I danced on at the main stage until dawn with two other mom-friends of mine while our kids slept. At 4:00 am a band from Philadelphia called Intergalactic Faerie Funk took the main stage and began an irresistible set of live house. Their lineup included a saxophone player, a bass player, two Mac computers, and a turntable. They were fun to watch, particularly the two cats in the middle, who were identical twins of apocryphal heritage; they looked to be Asian or Latin. I loved the fact that they were spawned from the same zygote, and wondered how it contributed to their musical telepathy. The mix of live instruments, turntables and software was fascinating to me, as well as the way they appeared to be chatting with each other as though they were at a poker game and not on stage.

"What’s the story with these guys," I said to my friend Shannon. "Do you think they get the chicks?"
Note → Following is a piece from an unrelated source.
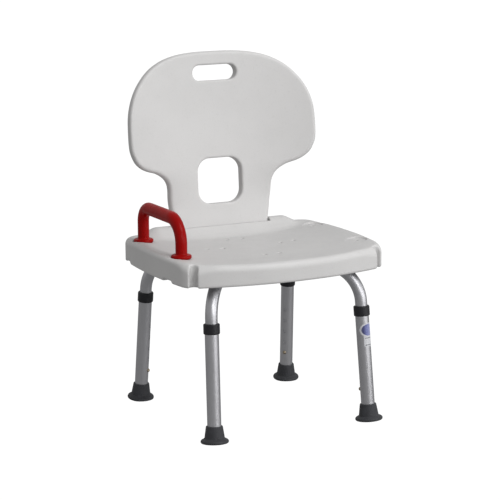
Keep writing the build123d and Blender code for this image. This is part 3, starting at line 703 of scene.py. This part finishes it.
# ------------------------------------------------------------------ handle
H_Y0, H_Y1, H_Z = PAD_Y[0], PAD_Y[1], 442.0
H_FRONT, H_REAR = 48.0, 32.0        # bends at the front and rear post


def handle_field(x, y, z):
    dx = x + PAD_X
    flat = np.full(np.shape(y), 1e9)
    for post, inward, r in ((H_Y0, 1, H_FRONT), (H_Y1, -1, H_REAR)):
        v = np.maximum(z - (H_Z - r), 0)
        flat = np.minimum(flat, np.sqrt((y - post) ** 2 + v ** 2))
        cy, cz = post + inward * r, H_Z - r
        qy, qz = (y - cy) * -inward, z - cz
        on = (qy >= 0) & (qz >= 0)
        flat = np.minimum(flat, np.where(on, np.abs(np.sqrt(qy ** 2 + qz ** 2) - r), 1e9))
    v = np.maximum(np.maximum(H_Y0 + H_FRONT - y, y - (H_Y1 - H_REAR)), 0)
    flat = np.minimum(flat, np.sqrt((z - H_Z) ** 2 + v ** 2))
    near_end = np.minimum(y - H_Y0, H_Y1 - y)
    radius = 12.1 + 1.2 * smooth01((near_end - 4) / 40.0) * smooth01((z - 400) / 30.0)
    tube = np.sqrt(flat ** 2 + dx ** 2) - radius
    tube = np.maximum(tube, 366.0 - z)
    out = tube
    for post in (H_Y0, H_Y1):
        rho = np.sqrt(dx ** 2 + (y - post) ** 2)
        disc = cut(rho - 20.8, np.abs(z - 369.3) - 4.2, 3.3)
        out = join(out, disc, 2.6)
    bore = np.minimum(np.sqrt(dx ** 2 + (y - H_Y0) ** 2), np.sqrt(dx ** 2 + (y - H_Y1) ** 2)) - 4.3
    return cut(out, -np.maximum(bore, z - 392.0), 0.8)


xs = grow_grid([(-PAD_X - 22.6, 1), (-PAD_X + 22.6, 1.35)])
ys = grow_grid([(H_Y0 - 22.6, 1), (H_Y0 + 24, 1.4), (H_Y0 + 50, 1.7), (H_Y1 - 50, 2.6), (H_Y1 - 24, 1.7), (H_Y1 + 22.6, 1.4)])
zs = grow_grid([(363.6, 1), (377, 1.1), (408, 2.6), (457.5, 1.5)])
handle = skin("safety_handle", handle_field, xs, ys, zs)
handle.data.materials.append(RED)
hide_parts("grab_handle")
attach(handle, "seat_frame")

# ------------------------------------------------------------------ stage and light
world = bpy.data.worlds.new("studio")
bpy.context.scene.world = world
world.use_nodes = True
wn = world.node_tree
bg = wn.nodes["Background"]
bg.inputs["Color"].default_value = (1, 1, 1, 1)
way = wn.nodes.new("ShaderNodeTexCoord")
parts = wn.nodes.new("ShaderNodeSeparateXYZ")
wn.links.new(way.outputs["Generated"], parts.inputs[0])
tone = wn.nodes.new("ShaderNodeMapRange")
tone.interpolation_type = "SMOOTHSTEP"
tone.inputs["From Min"].default_value = -0.12
tone.inputs["From Max"].default_value = 0.10
tone.inputs["To Min"].default_value = 0.29
tone.inputs["To Max"].default_value = 0.50
wn.links.new(parts.outputs["Z"], tone.inputs["Value"])
wn.links.new(tone.outputs["Result"], bg.inputs["Strength"])
seen = wn.nodes.new("ShaderNodeBackground")
seen.inputs["Color"].default_value = (1, 1, 1, 1)
seen.inputs["Strength"].default_value = 1.05
path = wn.nodes.new("ShaderNodeLightPath")
blend = wn.nodes.new("ShaderNodeMixShader")
wn.links.new(path.outputs["Is Camera Ray"], blend.inputs["Fac"])
wn.links.new(bg.outputs[0], blend.inputs[1])
wn.links.new(seen.outputs[0], blend.inputs[2])
wn.links.new(blend.outputs[0], wn.nodes["World Output"].inputs["Surface"])


def softbox(name, location, target, size, power, color=(1, 1, 1)):
    d = bpy.data.lights.new(name, "AREA")
    d.shape = "RECTANGLE"
    d.size, d.size_y = size
    d.energy = power
    d.color = color
    o = bpy.data.objects.new(name, d)
    bpy.context.scene.collection.objects.link(o)
    o.location = location
    o.rotation_euler = (Vector(target) - Vector(location)).to_track_quat("-Z", "Y").to_euler()
    return o


softbox("key", (1.2, -1.9, 3.4), (0, 0, 0.35), (1.5, 1.8), 54)
softbox("low_wall", (2.15, -2.75, 0.70), (0, 0, 0.3), (3.8, 1.4), 38)
softbox("front_fill", (0.2, -3.9, 2.0), (0, 0, 0.3), (2.2, 1.2), 34)

scene = bpy.context.scene
scene.view_settings.view_transform = "Standard"
scene.view_settings.look = "None"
"I think they probably get the chicks" said Shannon. She laughed, adding teasingly, "Look at you, always looking for the story…"

When the sun rose, there were at least 200 people still dancing and having a wonderful time. The costumes and outfits on the dancers were amazing; one girl danced up near the stage with a wild black afro wig, and a friend of ours wore a bear hat, welding goggles and an old bomber jacket. This is a look, by the way, guaranteed to steal any girl’s heart. Don’t ask why. It just works.
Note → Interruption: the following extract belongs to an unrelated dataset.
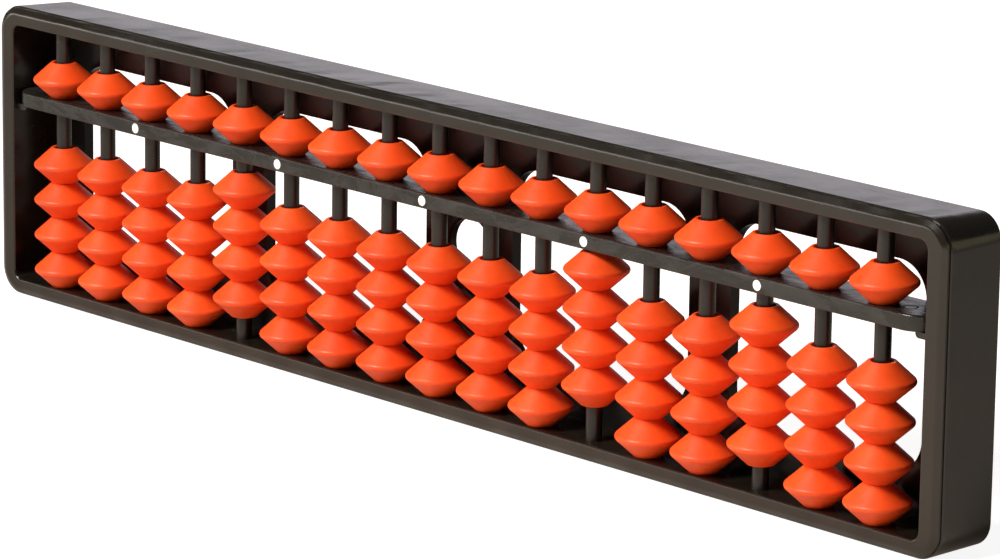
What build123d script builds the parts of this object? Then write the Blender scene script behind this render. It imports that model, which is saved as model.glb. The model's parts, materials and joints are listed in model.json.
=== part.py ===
from build123d import *
from math import radians, sin, tan
import os

# A student abacus that stands on its long edge: +X runs along the columns, the beads face -Y, +Z is up.
# The origin is under the middle of the object, on the surface that it stands on. Sizes are in millimetres.

# Driving dimensions: frame
LENGTH = 280.0
HEIGHT = 65.0
FRAME_DEPTH = 15.65
SIDE_WALL = 5.0
TOP_RAIL = 4.2
BOTTOM_RAIL = 3.7
OUTER_CORNER = 6.0
INNER_CORNER = 2.0
WALL_DRAFT = 3.2  # degrees: the top and side walls narrow towards the back, and the bottom stays level
RIM_STEP = 0.35  # the front rim stands inside the walls by this much
SHOULDER_BEVEL = 0.2
RIM_THICKNESS = 1.2
RIM_BEVEL_WIDTH = 1.3
RIM_BEVEL_DEPTH = 0.6
RIM_BEVEL_ROUND = 1.5  # where the bevel runs into the rim's flat front
RIM_INNER_ROUND = 0.4

# Driving dimensions: columns and beads
COLUMNS = 17
PITCH = 15.2
RODS_BEHIND_RIM = 3.65
ROD_RADIUS = 1.65
SOCKET_DEPTH = 1.8
ROD_FIT = 0.05
BEAD_RADIUS = 6.65
BEAD_HEIGHT = 7.8
BEAD_SLOPE = 42.5  # degrees between a bead's cone and the level
BEAD_EDGE_ROUND = 0.8
BEAD_FACE_ROUND = 0.15
BEAD_BORE_RADIUS = 1.95
BEAD_SINK_RADIUS = 2.25
BEAD_SINK_DEPTH = 0.6
BEAD_GAP = 0.05
EARTH_BEADS = 4
LIFTED_COLUMNS = {5: 4.9, 12: 7.3, 15: 4.9}  # how far these columns' earth beads are raised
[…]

I finally went into my tent with the sun well up into the sky. When I woke up about three hours later, Sam had risen and gone to the beach with his new friends. I saw Luke outside the tent. "Hey," he said. "Sam chose two of my prints for himself."
What struck me the most about this festival were the aspects of psychedelia so completely divorced from the iconography of the Dead or the patterns of live music jams. The fact of it made me dwell upon all aspects of it everywhere; in the shapes of nature, in the art of Dali and Escher, in the pre-linguistic images of cave-dwellers, and the insistent lure of repetitive rhythms. Surely these reflect the heartbeats and prayer mantras that connect us to our ancestors and to all of life.